To mark this anniversary, the CWGC have launched an exhibition at their Brookwood Cemetery called ‘For Then | For Now | For Ever’ (http://blog.cwgc.org/brookwood-exhibition). It tells the story of the CWGC from its beginning right through to today, and does not shy away from controversial aspects of its work. When you think of a war cemetery, you probably picture rows of matching white headstones with regimental insignia. However, one of the items on display at the exhibition is a petition with ‘more than 8000 signatures – predominantly from mothers who had lost sons in the Great War – asking the Commission to reconsider the use of a uniform marker in favour of a cross.’ (http://www.cwgc.org/news-events/news/2017/4/brookwood-exhibition.aspx)

The exhibition was opened on 20 May by Brian Blessed OBE. In his speech, Blessed said ‘The CWGC has done an incredible job over the last 100 years and long may it continue.

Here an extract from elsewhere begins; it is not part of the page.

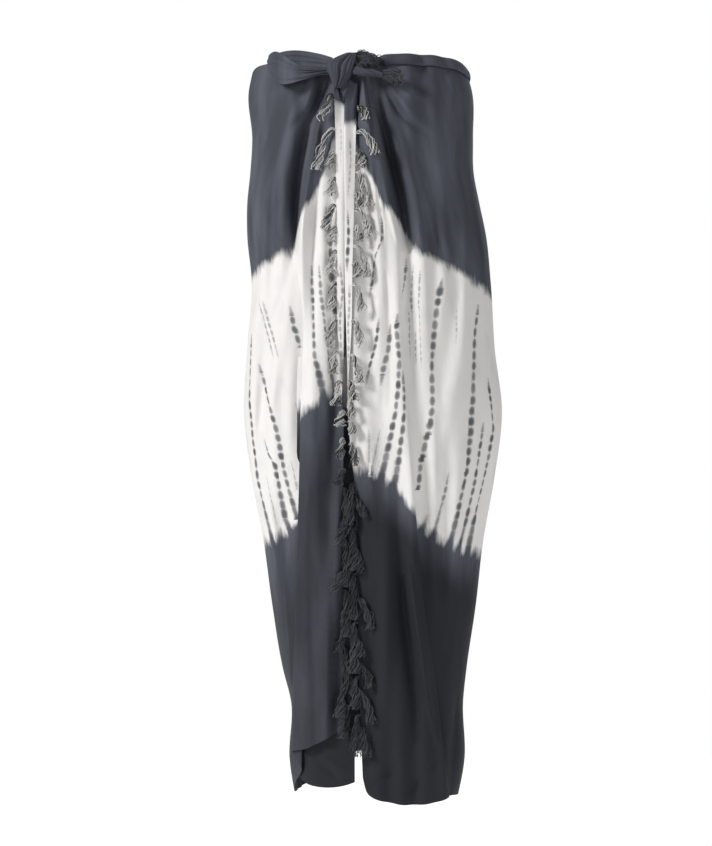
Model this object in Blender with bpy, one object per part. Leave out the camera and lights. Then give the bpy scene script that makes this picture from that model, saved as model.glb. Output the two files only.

I would urge everyone who can to visit the exhibition, and also their local war graves, find out the stories behind the headstones and commemorate those who ‘gave their tomorrow for our today.’’ (http://www.cwgc.org/news-events/news/2017/5/brookwood-exhibition.aspx)
David Domoney’s design for the Commonwealth War Graves Commission garden at the RHS Chelsea Flower Show
David Domoney’s design for the Commonwealth War Graves Commission garden at the RHS Chelsea Flower Show http://blog.cwgc.org/chelsea/
To mark the significant horticultural aspect of the Commission’s work (it employs 850 gardeners), they approached David Domoney to help create a garden for the RHS Chelsea Flower Show, which was awarded a silver medal. You can read about the development and creation of the garden on the Commonwealth War Graves’ blog: http://blog.cwgc.org/chelsea/

The exhibition at Brookwood Cemetery, near Woking, Surrey, is open 10am-4pm, seven days a week until 19 November 2017.